Our local legislators have regularly attended these anti-immigrant meetings. I have yet to hear any of those legislators stand up for our Aberdeen leaders, businesses, churches and neighbors and rebut these vile, baseless accusations.

Such prejudicial, spiteful talk sounds a lot like the racial epithets that juveniles in Sturgis circulated on social media last week. That bad behavior cost Sturgis kids their homecoming parade and football game. But when adults in Aberdeen spout such nonsense, and when good neighbors don’t speak up against it, we don’t lose a parade. We lose reputation. We lose students, workers, residents, and dollars … not to mention our humanity.

Be brave. Be a good citizen.
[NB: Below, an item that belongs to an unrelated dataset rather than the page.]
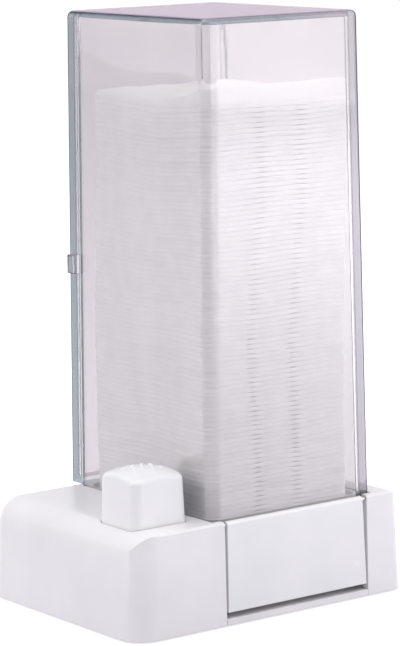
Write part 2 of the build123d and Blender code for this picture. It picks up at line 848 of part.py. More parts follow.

Turn your wishbone into backbone and speak out against the racism, ignorance and false fearmongering that imperil our Constitution, our American ideals, and our community prosperity.

15 Comments

  1. Jenny

    Bigots never learn, Cory.

  2. tom

    thanks for sharing these things — I keep telling myself there must be more of us than them — even if we have to be shamed into acting, I still believe it.

  3. mike from iowa

    One county in Texas won’t loan money to residents for rebuilding unless they agree not to boycott Israel, of all places.
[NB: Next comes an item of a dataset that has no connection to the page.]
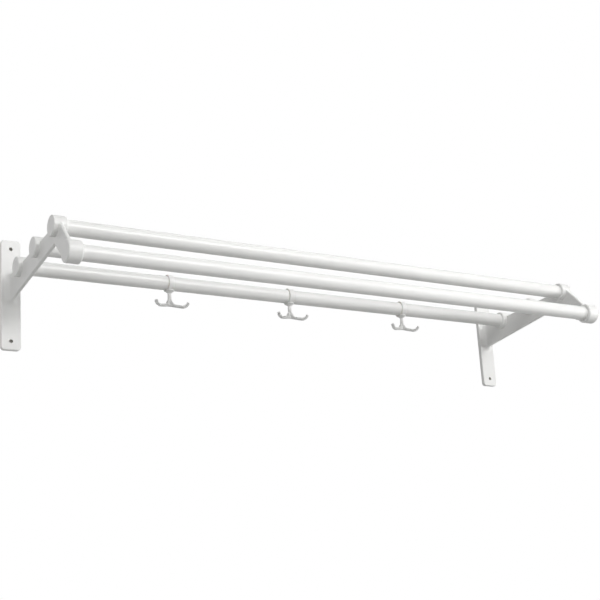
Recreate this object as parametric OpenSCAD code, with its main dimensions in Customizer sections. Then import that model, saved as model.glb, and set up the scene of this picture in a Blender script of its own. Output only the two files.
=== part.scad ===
// Wall hat rack: two cast brackets carry four tubes, and three twin hooks ride on the back tube.
// Millimetres. X runs along the rack, the wall is the plane Y = 0 and the room is at -Y, Z is up.
// The origin lies on the wall, midway between the brackets and midway between the screw holes.

/* [Rack] */
// Distance between the middle planes of the two brackets
bracket_spacing = 1000; // [700:10:1200]
// Outer diameter of every tube
tube_d = 25; // [22:1:26]
// Wall of the tubes
tube_wall = 1.5; // [1:0.5:3]

/* [Tube places] */
// Axis of the back tube, out from the wall
back_out = 65; // [60:1:80]
// Axis of the back tube, above the middle of the wall plate
back_up = 29; // [20:1:40]
// Step from one shelf tube to the next, out from the wall
tube_pitch = 87; // [80:1:100]
// Rise of each shelf tube above the one behind it
tube_rise = 4; // [0:0.5:8]
// Low front tube, out from the top front tube
nose_out = 61.6; // [55:0.1:70]
// Low front tube, down from the top front tube
nose_drop = 60; // [54:1:66]

/* [Sockets] */
// Outer diameter of the three sockets along the arm
socket_d = 33; // [32:0.5:36]
// Outer diameter of the socket at the tip of the nose
low_socket_d = 35; // [32:0.5:38]
// Length of a socket
socket_len = 23; // [20:1:30]
// How far a socket stands out past the bracket's middle plane, away from the tubes
socket_back = 11; // [8:1:14]
// Thickness of the closed end of a socket
socket_floor = 4; // [3:0.5:6]
// Rounding of the closed end's edge
socket_round = 2; // [1:0.1:2.5]
// Rounding of the mouth's edge
mouth_round = 3; // [1:0.1:3]
// Flat ring that is left at least between that rounding and the bore
mouth_flat = 0.6; // [0.4:0.1:1.5]
// Radial gap between a tube and its socket
socket_gap = 0.1; // [0.05:0.05:0.2]
// Gap between a tube's end and the socket's floor
end_gap = 0.5; // [0.2:0.1:1]

/* [Arm and nose] */
// Thickness of the bracket's arm
arm_t = 6; // [5:0.5:8]
// Rounding of the arm's edges
arm_round = 2.2; // [1:0.1:2.4]
// Height of the arm's top edge above the line through the tubes
arm_top = 5; // [3:0.5:8]
// Lower edge of the arm at the wall plate, below the back tube's axis
arm_root_low = 42.5; // [36:0.5:50]
// Lower edge of the arm at the notch, below the back tube's axis
arm_tip_low = 17.6; // [14:0.1:22]
// Tip of the notch, out from the back tube's axis
notch_out = 166.5; // [158:0.5:172]
// Front edge of the nose in front of the top front tube's axis
nose_front_top = 12.5; // [9:0.5:14]
// Front edge of the nose in front of the low front tube's axis
nose_front_low = 8.5; // [6:0.5:12]
// Where the nose's back edge turns in to the low front tube, as a length along the nose before that tube's axis
nose_heel = 20; // [14:0.5:26]
// Radius of the circle round the low front tube's axis that the back edge then ends on
nose_back = 15; // [12:0.5:15.5]
// Radius of the fillets where the arm grows out of the wall plate
root_r = 11; // [4:0.5:12]

/* [Wall plate] */
// Width of the wall plate
plate_w = 33; // [28:1:40]
// Height of the wall plate
plate_h = 188; // [170:2:220]
// Thickness of the wall plate
plate_t = 7; // [5:0.5:10]
// Radius of the wall plate's corners
plate_corner = 6; // [4:0.5:10]
// Rounding of the wall plate's front edges
plate_round = 1.5; // [0.8:0.1:2.5]
// Distance between the two screw holes of a plate
screw_spacing = 158; // [140:2:160]
// Diameter of a screw hole
screw_d = 6.2; // [5:0.1:8]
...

    for-harvey-relief-funds-residents-in-texas-town-must-vow-not-to-boycott-israel

    Unconstitutionality is a real threat to our communities.

  4. They may never learn, Jenny, but we must keep trying to teach them… or outnumber them and out-vote them.
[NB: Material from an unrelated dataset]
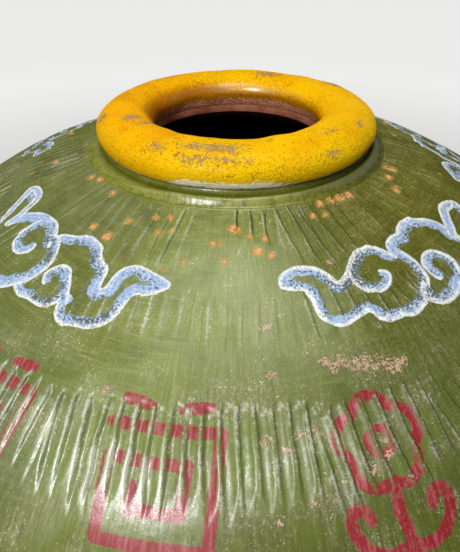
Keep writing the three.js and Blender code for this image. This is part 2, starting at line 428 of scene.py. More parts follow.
CLOUD_WITH_CREST = (
    Stroke(8, 1, ((-49, 59), (-45, 55), (-40, 51), (-33, 47), (-25, 45), (-18, 45), (-13, 47), (-9, 51),
                  (-5, 54)), 0.25),
    Stroke(6, -1, ((-27, 48), (-29, 53), (-31, 59), (-30, 64), (-25, 67), (-20, 67), (-16, 64), (-15, 61))),
    Stroke(7, 1, ((-68, 45), (-62, 43), (-55, 44))),
    Stroke(5, 0, ((-63, 72), (-62, 63), (-64, 55), (-68, 47), (-70, 43), (-66, 40), (-60, 39), (-54, 40),
                  (-51, 44), (-50, 51), (-50, 58), (-52, 64))),
    Stroke(6.7, 1, ((0, 56), (-3, 52), (-2, 48), (3, 46), (11, 43), (14, 41), (20, 42), (25, 44), (28, 48),
                    (35, 53), (39, 55), (42, 63), (43, 66), (47, 68), (50, 67), (52, 64), (51, 56), (52, 52),
                    (56, 50), (62, 51), (69, 53), (76, 55)), 0.35),
    Stroke(6, 1, ((76, 55), (70, 59), (65, 60), (62, 63), (62, 67), (63, 76), (62, 79), (59, 82), (55, 84),
                  (47, 85), (44, 87)), 0.3),
    Stroke(5.4, 1, ((44, 87), (39, 85), (36, 81), (35, 78), (36, 76))),
    Stroke(5.2, -1, ((-1, 80), (1, 82), (7, 84), (12, 83), (18, 83), (24, 83), (28, 81), (31, 77)), 0.35),
    Stroke(6, -1, ((35, 78), (31, 74), (28, 70), (24, 66), (21, 63), (17, 63), (14, 66), (13, 69), (15, 72))),
    Stroke(7.5, 1, ((-5, 50), (0, 55), (3, 59), (5, 64), (4, 69), (2, 75), (-2, 79), (-6, 83), (-12, 87),
                    (-22, 90), (-34, 89), (-46, 85), (-56, 78), (-62, 70)), 0.2),
)

CLOUD_WITH_TAIL = (
    Stroke(6, 1, ((-53, 53), (-50, 49), (-44, 46), (-39, 46), (-35, 47), (-32, 50), (-30, 54), (-29, 57),
                  (-27, 59), (-23, 58), (-18, 55), (-13, 50), (-7, 45), (-2, 43), (3, 43), (7, 46), (10, 50),
                  (12, 52)), 0.25),
    Stroke(5.5, -1, ((-53, 53), (-49, 54), (-44, 55), (-42, 58), (-41, 63), (-42, 68), (-42, 72), (-40, 75),
                   (-36, 77), (-31, 76), (-25, 74), (-20, 73), (-17, 75), (-15, 79), (-12, 81), (-8, 81),
                   (-3, 81)), 0.35),
    Stroke(6.2, -1, ((-3, 81), (2, 82), (7, 81), (12, 79), (16, 75), (21, 71), (22, 66), (22, 61), (20, 56),
                   (17, 50)), 0.3),
    Stroke(5, -1, ((-16, 55), (-16, 58), (-14, 62), (-10, 64), (-5, 65), (0, 63), (2, 60), (0, 58))),
    Stroke(7.8, 1, ((16, 51), (18, 46), (23, 44), (28, 44), (34, 40), (42, 39), (48, 42), (55, 47), (60, 52),
                  (62, 57), (65, 63), (68, 66)), 0.4),
    Stroke(6.2, -1, ((50, 79), (58, 77), (66, 73), (75, 72), (83, 68), (91, 61), (95, 54), (90, 50)), 0.3),
    Stroke(7, 0, ((90, 50), (79, 48), (73, 52), (69, 57), (65, 61))),
    Stroke(7, -1, ((19, 75), (18, 79), (22, 83), (28, 84), (35, 83), (42, 80), (50, 79)), 0.3),
    Stroke(5.8, 1, ((32, 73), (30, 69), (30, 64), (34, 61), (40, 62), (45, 67), (47, 71), (46, 77))),
)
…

  5. Tom, there are more decent people than paranoid conspiracy theorists and racists. There are more of us who just want to leave others alone to live and work and play as freely as we do than there are of those who want to sow fear, division, and hate. I’ll even go so far as to suggest that, if the two letter writers who got my attention would sit down with me to talk politics, we’d find we agree on 80% or more of the basic, practical issues facing Aberdeen and South Dakota. It’s just that most people don’t bother to write letters about all the things we agree on… and a few people let themselves slip into spending an inordinate amount of time thinking about looney ideas and petty hatreds that seem entertaining to them but which ultimately will leave them feeling more empty and alone.

  6. Tying hurricane relief to Israel? Good grief—some conservatives have a real problem with dealing with just one problem at a time.

  7. Pat Richardson

    Do these people even understand what they are saying by wanting to bus these people and lock them up? This smacks of Hitler and the Nazis! Have they forgotten that their ancestors are and were immigrants too?

  8. Robin Friday

    “People we don’t need”? Hmmm. Maybe that’s what the Lakota thought when they first encountered our ancestors.

  9. Robin Friday

    “People we don’t need”. . .that’s reminding me of Trump’s phrase, “they’re not sending us their best”. I didn’t care too much for that one either.

  10. Robin Friday

    Thank you for writing that, Cory. I must admit I don’t see the Letters to the Editor as much as I might, but I’m glad for people like you and words like yours in my life.

  11. Robin

    Mike from Iowa- Your post is easy to answer- The Pharmas also own the drug that drug courts force addicts to buy to stay clean ( if substituting one drug for another is your idea of clean)
    A bigger question is why won’t the insurance companies cover Tramadol, Butrans or Lidocaine patches for pain ? Both significantly reduce long term pain and are relatively free from physical addiction.
    The psychological users are a different problem but we could easily cut the addiction rate in half with Butrans or Lidocaine patches.https://www.nytimes.com/2017/09/17/health/opioid-painkillers-insurance-companies.html

  12. Roger Cornelius

    Americans should always be vigilant about their surrounding but creating imagined boogeymen is stupid and a waste of time.
    As a Native American born and raised in Western South Dakota I learned to always be aware of the people around me. I have little fear of being attacked by an international terrorist, my fear is being attacked by a domestic terrorist or white supremacist.

  13. Glad to help, Robin Friday!

    I’m with Roger: I’m more worried about being attacked by a domestic terrorist or white supremacist… and, unlike Roger, I’m not even Indian!